Return a dictionary mapping cluster IDs to their complete leaf compositions and metadata.

match
match(
    key: str,
    source: SourceResolutionName,
    targets: list[SourceResolutionName],
    resolution: ResolutionName,
    threshold: int | None = None,
) -> list[Match]

Matches an ID in a source resolution and returns the keys in the targets.

Given a specific key in a source, find what it matches to in target sources through a resolution hierarchy.

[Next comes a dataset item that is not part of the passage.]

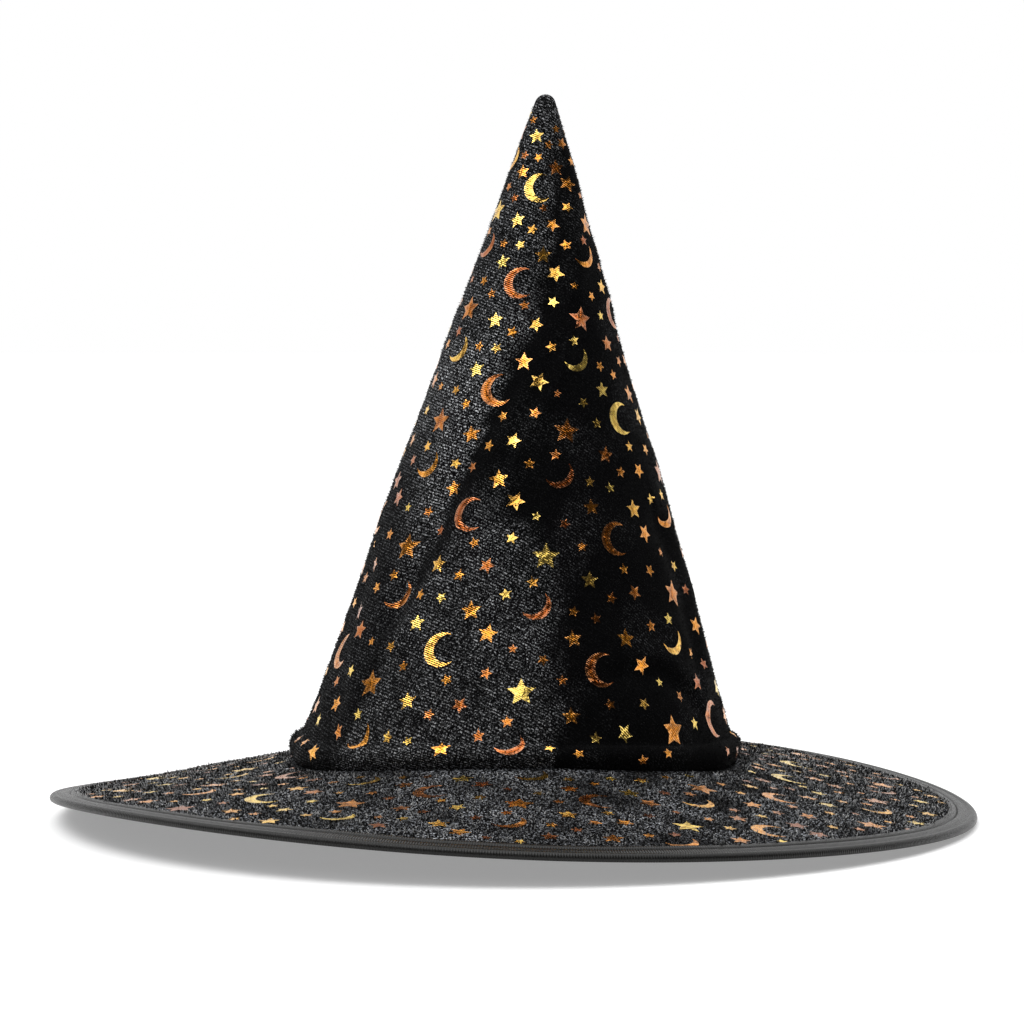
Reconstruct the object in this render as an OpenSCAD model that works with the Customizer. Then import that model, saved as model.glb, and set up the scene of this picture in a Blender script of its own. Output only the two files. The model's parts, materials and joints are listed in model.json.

  • Target cluster identification: Uses COALESCE priority CTE to determine which cluster the input key belongs to at the resolution level
  • Matching leaves discovery: Builds UNION ALL query with branches for:
    • Direct cluster members (source-only case)
    • Members connected through each model resolution in the hierarchy
  • Cross-reference: Joins the target cluster with all possible matching leaves, filtering for the requested target sources

Organises matches by source configuration and returns structured Match objects for each target.

results

Utilities for querying model results from the PostgreSQL backend.

Classes:

  • SourceInfo

    Information about a model’s sources.

Functions:

SourceInfo

Bases: NamedTuple

Information about a model’s sources.

Attributes:

left instance-attribute
left: int
right instance-attribute
right: int | None
left_ancestors instance-attribute
left_ancestors: set[int]
right_ancestors instance-attribute
right_ancestors: set[int] | None
get_model_config
get_model_config(resolution: Resolutions) -> ModelConfig

Get metadata for a model resolution.